* What the exercise asks
Reproduce all the entries exactly.

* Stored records
>>>>

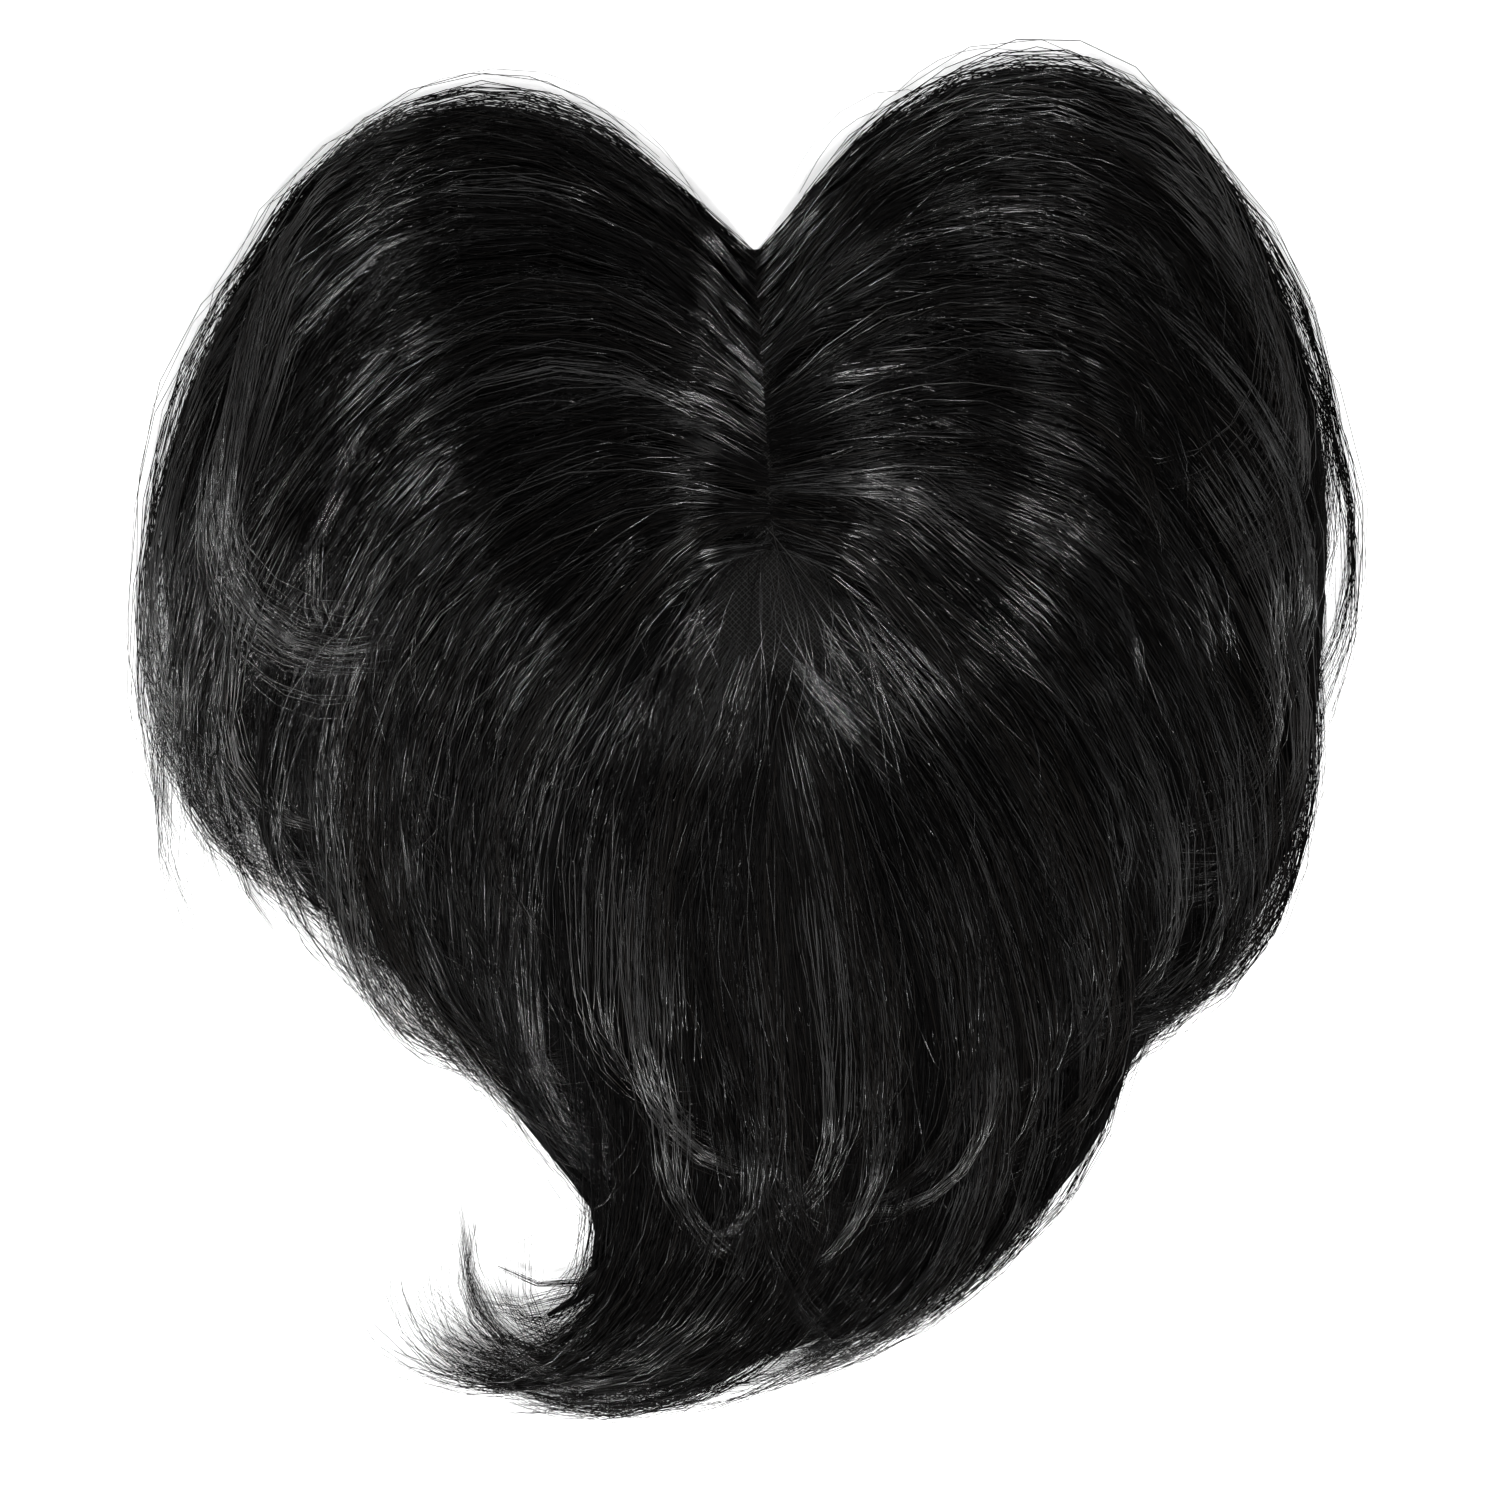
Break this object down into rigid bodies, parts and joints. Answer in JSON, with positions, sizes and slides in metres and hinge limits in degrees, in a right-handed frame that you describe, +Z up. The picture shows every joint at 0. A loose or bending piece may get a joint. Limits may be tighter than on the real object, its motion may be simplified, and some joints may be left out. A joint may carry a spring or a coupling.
{
  "type": "hair topper",
  "caption": "Hair topper: a domed oval net carrying layered hair combed away from a middle parting, with snap clips inside, laid out flat with its tail swept to one side.",
  "frame": {"origin": "on the surface that the topper lies on, under the middle of its bounding box", "axes": "+Z up, +Y towards the forehead edge, +X to the right of the parting as seen from above with the forehead edge away from the viewer"},
  "size_m": [0.2948, 0.3318, 0.0308],
  "materials": {
    "hair_fibre": "glossy black fibre strands",
    "net": "matt black tulle net",
    "clip_steel": "black enamelled spring steel"
  },
  "bodies": {
    "root": {"base_net": "net", "hair_left": "hair_fibre", "hair_right": "hair_fibre", "hair_back": "hair_fibre", "clip_front": "clip_steel", "clip_back": "clip_steel", "clip_left": "clip_steel", "clip_right": "clip_steel"}
  },
  "joints": []
}
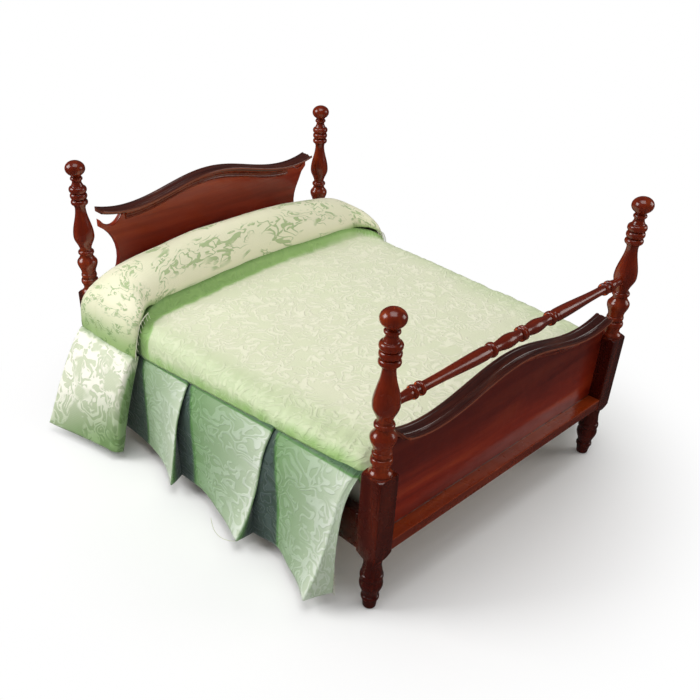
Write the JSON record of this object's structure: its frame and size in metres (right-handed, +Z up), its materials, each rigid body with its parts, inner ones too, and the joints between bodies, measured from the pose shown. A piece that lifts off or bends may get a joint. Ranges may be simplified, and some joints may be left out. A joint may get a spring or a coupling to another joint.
{
  "type": "miniature four poster bed",
  "caption": "Doll's house four poster bed: turned posts, serpentine panelled ends and a blanket rail, with lift-out bedding under a pleated damask coverlet.",
  "frame": {"origin": "on the floor, at the middle of the bed's footprint", "axes": "+Z up, +Y towards the head end, +X to the right when the bed is seen from its foot"},
  "size_m": [0.195, 0.1768, 0.1133],
  "materials": {
    "mahogany": "gloss lacquered red mahogany",
    "dark_mahogany": "gloss lacquered dark mahogany with reeds",
    "pine": "bare sanded wood",
    "calico": "plain woven cotton",
    "damask": "pale green satin damask",
    "leaf_damask": "cream and green leaf damask"
  },
  "bodies": {
    "bedstead": {"foot_post_left": "mahogany", "foot_post_right": "mahogany", "head_post_left": "mahogany", "head_post_right": "mahogany", "footboard_panel": "mahogany", "footboard_rail": "mahogany", "blanket_rail": "mahogany", "headboard_panel": "mahogany", "headboard_rail": "mahogany", "side_rail_left": "mahogany", "side_rail_right": "mahogany", "footboard_crest": "dark_mahogany", "headboard_crest": "dark_mahogany", "cleat_left": "pine", "cleat_right": "pine", "joint_dowels": "pine", "slat_1": "pine", "slat_2": "pine", "slat_3": "pine", "slat_4": "pine", "slat_5": "pine", "slat_6": "pine", "slat_7": "pine"},
    "bedding": {"mattress": "calico", "bolster": "calico", "coverlet_top": "damask", "skirt_left": "damask", "skirt_right": "damask", "bolster_cover": "leaf_damask", "flap_left": "leaf_damask", "flap_right": "leaf_damask"}
  },
  "joints": [
    {"name": "bedding_lift", "type": "slide", "parent": "bedstead", "child": "bedding", "axis": [0, 0, 1], "range_m": [0, 0.12]}
  ]
}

<<<<

* The reply
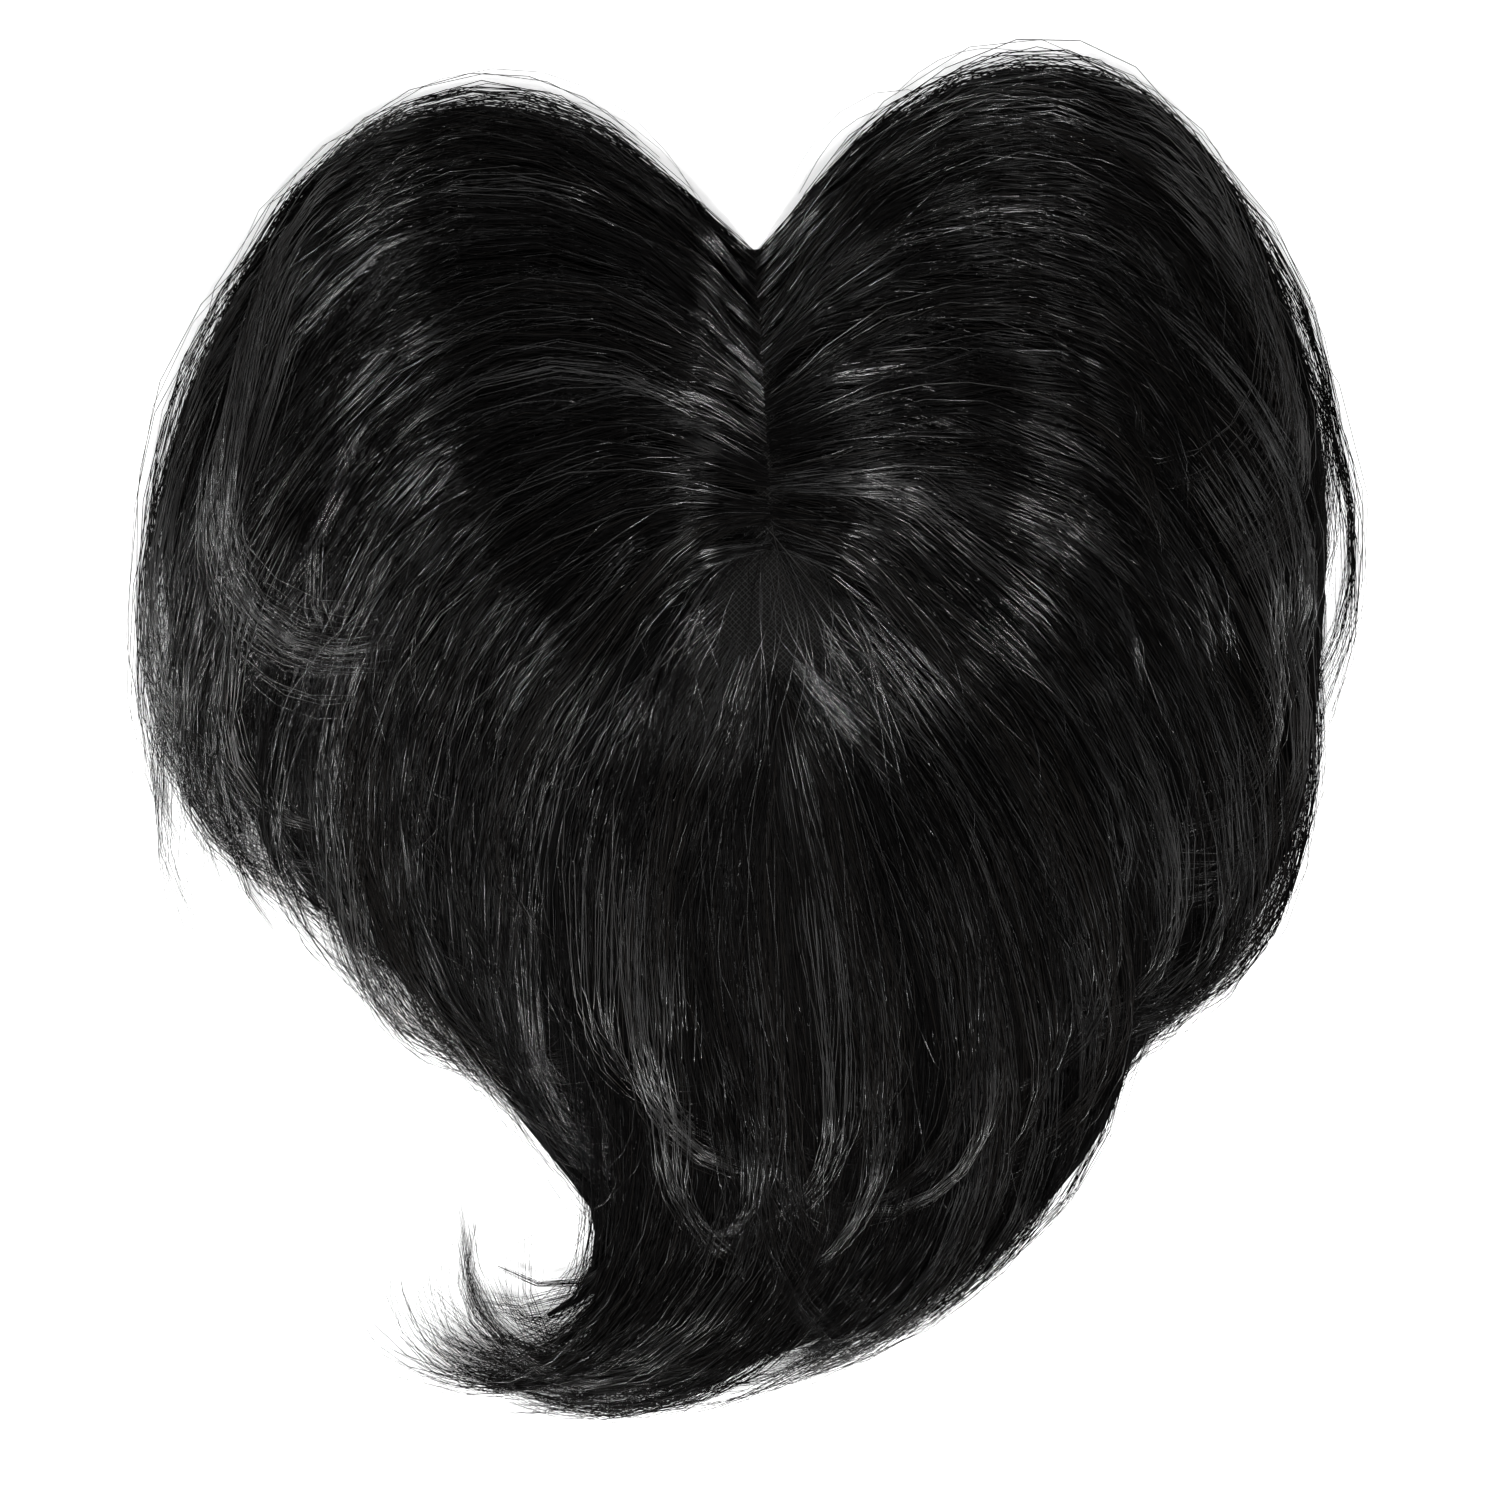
Break this object down into rigid bodies, parts and joints. Answer in JSON, with positions, sizes and slides in metres and hinge limits in degrees, in a right-handed frame that you describe, +Z up. The picture shows every joint at 0. A loose or bending piece may get a joint. Limits may be tighter than on the real object, its motion may be simplified, and some joints may be left out. A joint may carry a spring or a coupling.
{
  "type": "hair topper",
  "caption": "Hair topper: a domed oval net carrying layered hair combed away from a middle parting, with snap clips inside, laid out flat with its tail swept to one side.",
  "frame": {"origin": "on the surface that the topper lies on, under the middle of its bounding box", "axes": "+Z up, +Y towards the forehead edge, +X to the right of the parting as seen from above with the forehead edge away from the viewer"},
  "size_m": [0.2948, 0.3318, 0.0308],
  "materials": {
    "hair_fibre": "glossy black fibre strands",
    "net": "matt black tulle net",
    "clip_steel": "black enamelled spring steel"
  },
  "bodies": {
    "root": {"base_net": "net", "hair_left": "hair_fibre", "hair_right": "hair_fibre", "hair_back": "hair_fibre", "clip_front": "clip_steel", "clip_back": "clip_steel", "clip_left": "clip_steel", "clip_right": "clip_steel"}
  },
  "joints": []
}
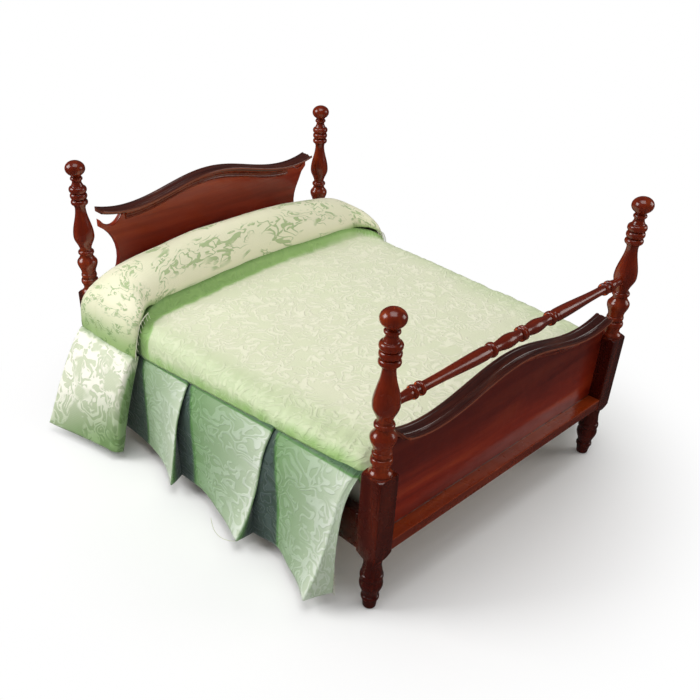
Write the JSON record of this object's structure: its frame and size in metres (right-handed, +Z up), its materials, each rigid body with its parts, inner ones too, and the joints between bodies, measured from the pose shown. A piece that lifts off or bends may get a joint. Ranges may be simplified, and some joints may be left out. A joint may get a spring or a coupling to another joint.
{
  "type": "miniature four poster bed",
  "caption": "Doll's house four poster bed: turned posts, serpentine panelled ends and a blanket rail, with lift-out bedding under a pleated damask coverlet.",
  "frame": {"origin": "on the floor, at the middle of the bed's footprint", "axes": "+Z up, +Y towards the head end, +X to the right when the bed is seen from its foot"},
  "size_m": [0.195, 0.1768, 0.1133],
  "materials": {
    "mahogany": "gloss lacquered red mahogany",
    "dark_mahogany": "gloss lacquered dark mahogany with reeds",
    "pine": "bare sanded wood",
    "calico": "plain woven cotton",
    "damask": "pale green satin damask",
    "leaf_damask": "cream and green leaf damask"
  },
  "bodies": {
    "bedstead": {"foot_post_left": "mahogany", "foot_post_right": "mahogany", "head_post_left": "mahogany", "head_post_right": "mahogany", "footboard_panel": "mahogany", "footboard_rail": "mahogany", "blanket_rail": "mahogany", "headboard_panel": "mahogany", "headboard_rail": "mahogany", "side_rail_left": "mahogany", "side_rail_right": "mahogany", "footboard_crest": "dark_mahogany", "headboard_crest": "dark_mahogany", "cleat_left": "pine", "cleat_right": "pine", "joint_dowels": "pine", "slat_1": "pine", "slat_2": "pine", "slat_3": "pine", "slat_4": "pine", "slat_5": "pine", "slat_6": "pine", "slat_7": "pine"},
    "bedding": {"mattress": "calico", "bolster": "calico", "coverlet_top": "damask", "skirt_left": "damask", "skirt_right": "damask", "bolster_cover": "leaf_damask", "flap_left": "leaf_damask", "flap_right": "leaf_damask"}
  },
  "joints": [
    {"name": "bedding_lift", "type": "slide", "parent": "bedstead", "child": "bedding", "axis": [0, 0, 1], "range_m": [0, 0.12]}
  ]
}